The bleak story painted by the county’s health bosses led Cllr Richard Udall to ask why an emergency had not been declared during the meeting of the health overview and scrutiny committee in County Hall on Monday (October 17).

Hospital trust deputy chief executive Paul Brennan said a new 30-bed short-stay unit at Worcestershire Royal Hospital, which should have opened in February but did not open until July, had made “little to no impact” on tackling waiting times and handover delays.

Mr Brennan said moving patients into corridors did not “have the CQC’s blessing” but the health watchdog was aware the trust was “rebalancing the risk” against having to treat those same people in the back of an ambulance.

The hospital trust said it has been ‘experimenting’ with the way it moves a number of patients around the hospital after the opening of the temporary ward, which did see the number of hours lost because of handover delays “plummet” from 800 to around 170 in the first week of the trial but shot straight back up to 800 again within the month.

Mr Brennan said he expects the new ‘model’ to begin to bear fruit and cut delays when much-needed extra space opens up in the hospital’s refurbished Aconbury building in mid-November.

Nevertheless, the hospital is struggling for space with bosses saying that there are often 100 people in an A&E that was built for half that amount with around a fifth of those people in desperate need of a bed that the hospital cannot provide.

A bigger A&E is not expected to open at Worcestershire Royal Hospital until May next year.

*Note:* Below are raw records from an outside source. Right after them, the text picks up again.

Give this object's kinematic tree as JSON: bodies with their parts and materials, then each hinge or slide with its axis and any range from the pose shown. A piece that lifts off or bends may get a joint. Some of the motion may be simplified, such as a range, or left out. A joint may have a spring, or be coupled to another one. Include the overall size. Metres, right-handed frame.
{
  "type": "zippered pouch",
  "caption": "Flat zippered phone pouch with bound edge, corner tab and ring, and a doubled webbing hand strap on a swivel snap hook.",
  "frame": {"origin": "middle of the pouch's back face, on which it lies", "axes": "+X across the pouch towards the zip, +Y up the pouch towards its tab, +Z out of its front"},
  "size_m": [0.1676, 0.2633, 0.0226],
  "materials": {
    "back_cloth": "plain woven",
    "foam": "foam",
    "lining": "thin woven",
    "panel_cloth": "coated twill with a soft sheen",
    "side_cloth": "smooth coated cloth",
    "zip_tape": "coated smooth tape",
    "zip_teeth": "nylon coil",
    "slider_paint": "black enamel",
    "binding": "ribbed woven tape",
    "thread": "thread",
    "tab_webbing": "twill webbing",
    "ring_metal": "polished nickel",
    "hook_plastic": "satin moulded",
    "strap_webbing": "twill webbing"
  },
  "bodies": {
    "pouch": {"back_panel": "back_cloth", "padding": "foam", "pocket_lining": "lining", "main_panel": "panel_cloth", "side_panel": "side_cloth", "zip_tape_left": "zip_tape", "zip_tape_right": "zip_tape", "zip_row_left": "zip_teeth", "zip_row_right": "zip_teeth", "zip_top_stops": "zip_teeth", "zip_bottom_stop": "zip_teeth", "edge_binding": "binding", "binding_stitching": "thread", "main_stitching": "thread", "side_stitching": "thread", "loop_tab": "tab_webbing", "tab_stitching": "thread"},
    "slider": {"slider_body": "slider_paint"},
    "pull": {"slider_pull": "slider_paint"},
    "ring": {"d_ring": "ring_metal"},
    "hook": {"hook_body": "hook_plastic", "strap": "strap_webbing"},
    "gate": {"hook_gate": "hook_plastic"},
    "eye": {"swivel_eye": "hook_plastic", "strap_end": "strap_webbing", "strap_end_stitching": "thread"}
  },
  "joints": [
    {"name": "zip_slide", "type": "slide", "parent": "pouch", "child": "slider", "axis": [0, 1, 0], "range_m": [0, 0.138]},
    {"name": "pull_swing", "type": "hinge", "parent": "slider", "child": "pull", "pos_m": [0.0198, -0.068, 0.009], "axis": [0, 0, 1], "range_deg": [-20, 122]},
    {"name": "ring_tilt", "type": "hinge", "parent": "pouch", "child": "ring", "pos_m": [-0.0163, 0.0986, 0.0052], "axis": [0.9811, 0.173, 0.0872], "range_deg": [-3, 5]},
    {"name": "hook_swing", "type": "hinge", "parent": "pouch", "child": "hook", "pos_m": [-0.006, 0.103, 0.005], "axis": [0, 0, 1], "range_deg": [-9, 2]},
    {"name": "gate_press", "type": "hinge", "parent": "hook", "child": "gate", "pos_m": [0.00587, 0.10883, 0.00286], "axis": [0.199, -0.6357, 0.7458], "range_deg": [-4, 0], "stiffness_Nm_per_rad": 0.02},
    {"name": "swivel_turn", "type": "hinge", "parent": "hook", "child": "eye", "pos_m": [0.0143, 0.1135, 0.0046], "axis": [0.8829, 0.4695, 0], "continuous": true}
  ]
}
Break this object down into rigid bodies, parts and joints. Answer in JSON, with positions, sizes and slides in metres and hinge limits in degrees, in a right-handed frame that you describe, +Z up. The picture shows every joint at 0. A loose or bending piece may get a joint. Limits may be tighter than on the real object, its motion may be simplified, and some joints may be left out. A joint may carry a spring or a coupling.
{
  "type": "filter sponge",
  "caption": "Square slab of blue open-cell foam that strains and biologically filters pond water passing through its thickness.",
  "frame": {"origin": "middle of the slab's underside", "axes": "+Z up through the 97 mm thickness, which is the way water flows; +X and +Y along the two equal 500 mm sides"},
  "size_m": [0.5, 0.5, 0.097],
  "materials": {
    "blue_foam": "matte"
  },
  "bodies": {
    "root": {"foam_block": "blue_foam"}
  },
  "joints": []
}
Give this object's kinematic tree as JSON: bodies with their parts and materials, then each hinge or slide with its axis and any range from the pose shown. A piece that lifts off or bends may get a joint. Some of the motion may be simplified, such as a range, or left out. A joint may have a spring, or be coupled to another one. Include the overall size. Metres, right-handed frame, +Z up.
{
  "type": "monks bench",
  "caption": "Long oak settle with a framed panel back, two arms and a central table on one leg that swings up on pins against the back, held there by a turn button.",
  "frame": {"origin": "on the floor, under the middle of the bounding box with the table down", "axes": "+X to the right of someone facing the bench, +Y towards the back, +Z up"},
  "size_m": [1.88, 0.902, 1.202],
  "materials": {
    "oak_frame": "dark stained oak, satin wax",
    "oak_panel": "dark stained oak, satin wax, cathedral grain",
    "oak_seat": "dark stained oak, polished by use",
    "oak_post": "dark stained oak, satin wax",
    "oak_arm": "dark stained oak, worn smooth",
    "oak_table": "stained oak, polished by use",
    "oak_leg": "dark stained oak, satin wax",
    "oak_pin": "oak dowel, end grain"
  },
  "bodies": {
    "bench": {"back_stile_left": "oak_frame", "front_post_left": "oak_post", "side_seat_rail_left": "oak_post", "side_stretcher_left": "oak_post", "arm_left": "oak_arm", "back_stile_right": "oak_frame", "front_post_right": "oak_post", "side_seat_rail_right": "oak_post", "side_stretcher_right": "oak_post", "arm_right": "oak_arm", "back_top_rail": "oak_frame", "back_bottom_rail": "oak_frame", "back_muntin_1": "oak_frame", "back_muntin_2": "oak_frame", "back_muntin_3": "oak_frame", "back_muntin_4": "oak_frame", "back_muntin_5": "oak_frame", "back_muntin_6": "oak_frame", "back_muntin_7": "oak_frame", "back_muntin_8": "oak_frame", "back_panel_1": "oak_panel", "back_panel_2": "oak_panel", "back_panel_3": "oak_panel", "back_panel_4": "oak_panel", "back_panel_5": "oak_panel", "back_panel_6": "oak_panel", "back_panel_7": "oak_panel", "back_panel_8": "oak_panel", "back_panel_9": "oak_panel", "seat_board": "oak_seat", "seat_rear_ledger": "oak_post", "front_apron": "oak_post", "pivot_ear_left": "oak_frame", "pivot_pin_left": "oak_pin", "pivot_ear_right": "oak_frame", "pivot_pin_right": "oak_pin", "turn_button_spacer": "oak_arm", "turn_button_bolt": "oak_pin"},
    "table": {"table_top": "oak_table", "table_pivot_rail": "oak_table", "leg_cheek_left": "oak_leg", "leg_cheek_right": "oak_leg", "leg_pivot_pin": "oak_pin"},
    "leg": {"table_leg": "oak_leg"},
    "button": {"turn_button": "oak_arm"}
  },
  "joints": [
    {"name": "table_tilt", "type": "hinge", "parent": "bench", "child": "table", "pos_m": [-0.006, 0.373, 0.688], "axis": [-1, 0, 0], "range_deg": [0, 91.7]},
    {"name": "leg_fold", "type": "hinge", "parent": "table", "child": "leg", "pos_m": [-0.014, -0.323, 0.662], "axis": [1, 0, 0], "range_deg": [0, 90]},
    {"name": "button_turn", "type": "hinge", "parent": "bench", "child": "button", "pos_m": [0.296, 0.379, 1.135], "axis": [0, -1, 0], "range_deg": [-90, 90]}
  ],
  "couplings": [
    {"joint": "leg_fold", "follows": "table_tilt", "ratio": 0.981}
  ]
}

It is not much better at the region’s ambulance service either with one director admitting that long handover delays had been at “catastrophic” levels for 12 months and showing no signs of improving.

Some of the most ‘serious’ and at-risk patients, including those who have had strokes, are still having to wait almost two hours for an ambulance to arrive with many needing help after falls facing agonising waits of 12 hours or more.